Basic social and economic benefits should not be tied to marriage, even while LGBTQIA citizens deserve full access to the currently legally enshrined system in this country. However, equivalent protections need to be expanded to people who are partners and have chosen not to formally marry. Legal protections must be provided to undocumented LGBTQIA people, just as they are provided to other immigrants recognized under the law.
The epidemic of violence against transgender people must be confronted, and those who commit violence and murder should be prosecuted and charged with hate crimes. The Human Rights Campaign reports at least 26 deaths of transgender people in the US due to fatal violence in 2018, the majority of whom were Black transgender women. HRC also reports that 2019 has already seen at least ten transgender people fatally shot or killed by other violent means. They report that transgender people are at risk in other ways including unemployment, poverty, homelessness and/or survival sex work as a result of discrimination in our society.

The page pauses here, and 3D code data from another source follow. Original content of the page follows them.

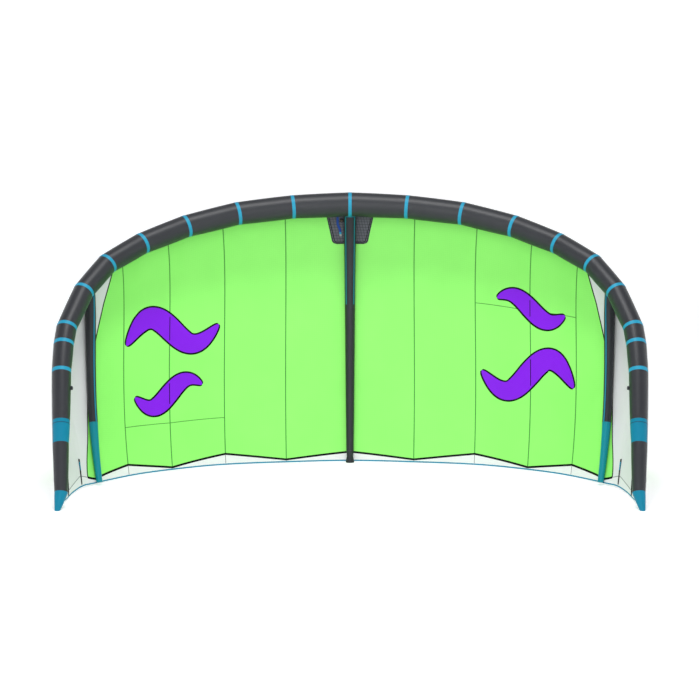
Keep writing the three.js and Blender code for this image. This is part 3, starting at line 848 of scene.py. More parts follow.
@dataclass
class LeadingEdge:
    """The inflated tube along the front, with a tape over each ring where its lengths are sewn."""

    sides: int = 48
    steps: int = 6
    fullness: float = 0.025
    band_ring: int = 10
    tape_half: float = 13.0
    tape_lift: float = 1.0
    tape_sink: float = -1.0
    last_tape: int = 9
    stitch_half: float = 3.0
    stitch_lift: float = 0.6
    stitch_share: float = 0.17
    headings: Points = field(init=False)
    outs: Points = field(init=False)
    centres: Points = field(init=False)
    radii: Points = field(init=False)

    def __post_init__(self) -> None:
        """Works out each length's direction, and one across it that never twists."""
        self.centres = np.array([column(LEADING_EDGE, axis) for axis in AXES], float).T
        self.radii = np.array(column(LEADING_EDGE, "radius"), float)
        self.headings = unit(np.diff(self.centres, axis=0))
        outs = [unit(np.cross([0.0, 0.0, 1.0], self.headings[0]))]
        for before, after in zip(self.headings[:-1], self.headings[1:]):
            axis = np.cross(before, after)
            out = outs[-1]
            cosine = float(np.dot(before, after))
            outs.append(out * cosine + np.cross(axis, out) + axis * np.dot(axis, out) / (1 + cosine))
        self.outs = np.array(outs)

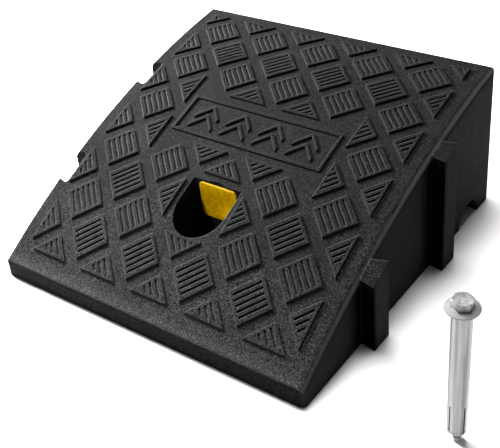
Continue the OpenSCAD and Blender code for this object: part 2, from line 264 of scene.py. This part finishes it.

Stonewall awakened and transformed the movement
The Stonewall raid and arrests of 50 years ago erupted into a riot that became a six-day rebellion that was an awakening moment for gay liberation, an explosion of a movement which had been growing for decades. The next year the first PRIDE march was held on the anniversary of the Stonewall riots, named Christopher Street Liberation Day, on June 28, 1970. The first Gay Pride marches were held on the same day in Los Angeles and Chicago. The next year they expanded to Boston, Dallas, Milwaukee, London, Paris, and West Germany. PRIDE continues as a global movement to this day.
Stonewall changed how the LGBTQIA movement stood up for its rights. One of the leaders of Stonewall, Sylvia Rivera, a self-described street queen, described the change when she talked about the first night of Stonewall. “You’ve been treating us like shit all these years? Uh-uh. Now it’s our turn!… It was one of the greatest moments in my life.” Stonewall was a moment of self-liberation. Black, self-described, street queen, Marsha P. Johnson, climbed a lamppost and dropped a heavy bag onto the hood of a police car, shattering the windshield. Fighting back against the police helped empower people in the face of authorities who had been abusing them for years.

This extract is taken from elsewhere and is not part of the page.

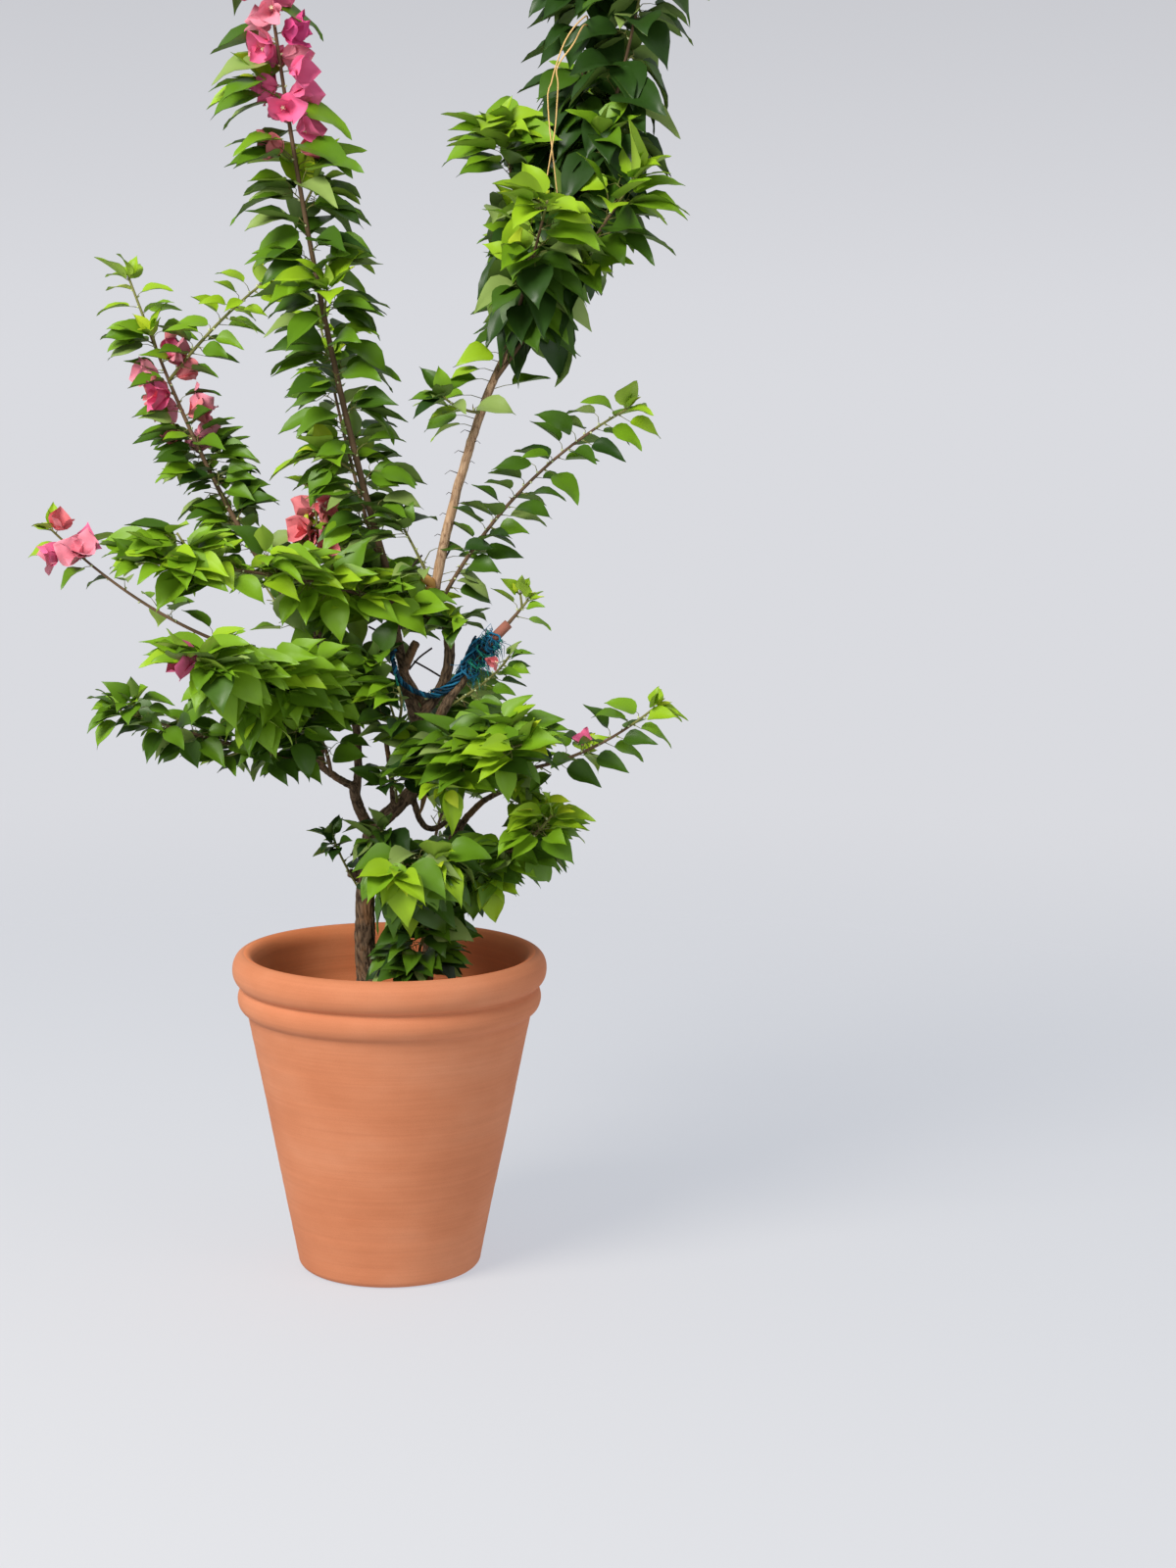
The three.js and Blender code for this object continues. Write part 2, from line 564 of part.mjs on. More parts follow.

Rivera and Johnson were among the founding members of the Gay Liberation Front, that was younger, more aggressive and more radical that older LGBTQIA organizations. They allied with groups like the Black Panthers, protested at prisons, and took on a host of civil rights, anti-war, left-wing and anti-capitalist causes seeking to “restructure American society.” The flyer announcing their formation said: “Do You Think Homosexuals Are Revolting? You Bet Your Sweet Ass We Are!” The Gay Liberation Front was the first organization to use “gay” in its name.
It is this example of a radical movement of the Gay Liberation Front, tied to civil rights, Black liberation, opposition to war, student protests and anti-capitalism, that sets the pace for today’s popular movements.

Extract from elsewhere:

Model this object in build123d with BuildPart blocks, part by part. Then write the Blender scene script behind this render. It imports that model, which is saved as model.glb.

Long-time gay rights activist Frank Kameny, a notable leader with the Mattachine Society, who coined the slogan “Gay is Good” in 1968, described the explosion, “By the time of Stonewall, we had fifty to sixty gay groups in the country. A year later there was at least fifteen hundred. By two years later, to the extent that a count could be made, it was twenty-five hundred.”
The awakening of the LGBTQIA movement became a nationwide and global phenomenon that evolved as issues around equal rights developed. As the AIDS crisis hit, the AIDS Coalition to Unleash Power (ACT UP!) used radical, direct action, to advocate around the AIDS crisis and changed the debate by ending the silence and inaction on AIDS.
We applaud the history of the LGBTQIA community for successfully standing up for its rights. The Howie Hawkins 2020 campaign is sensitive to the need to continue to work for those rights, and and join with the LGBTQIA community in their quest for justice and full equality under the law.